People don’t like to talk about death because
it makes them sad.
They don’t want to imagine how life will go on without them,
all the people they love will briefly grieve
but continue to breathe.
(Chapter 2, from “Death”)
Will’s language is plain, relentless, and unsparing—an acceptance speech to mortality. By imagining grief continuing without him, he signals why he clings to stability for Caulder: the world keeps breathing, so he must build something that lasts.
"I've spent the last two years of my life trying to convince myself that I made the right decision for him. So my job? My career? This life I'm trying to build for this little boy? It is a big deal. It's a very big deal to me."
(Chapter 13)
This is Will’s ethical core stated outright. The repetition (“big deal”) isn’t rhetoric—it’s defense. He names the costs so others see that restraint is love, not cowardice.
"Life wants you to fight it.
Learn how to make it your own.
It wants you to grab an axe and hack through the wood.

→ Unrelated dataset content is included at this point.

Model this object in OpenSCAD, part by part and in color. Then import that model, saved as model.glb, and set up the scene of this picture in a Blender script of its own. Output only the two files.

It wants you to get a sledgehammer and break through the concrete.
It wants you to grab a torch and burn through the metal and steel until you
can reach through and grab it."
(Chapter 21, from “Better than Third”)
The escalating tools—axe, sledgehammer, torch—dramatize Will’s shift from passive endurance to active authorship. He’s done ranking; he’s remaking.
"I love you, Lake," he smiles as he presses his forehead against mine. "You deserve to come first."
(Chapter 21)
A simple line, but it overturns the novel’s central hierarchy. “First” isn’t a demotion of duty; it’s the end of false separations. Love, in Will’s new order, is part of how he keeps his promises.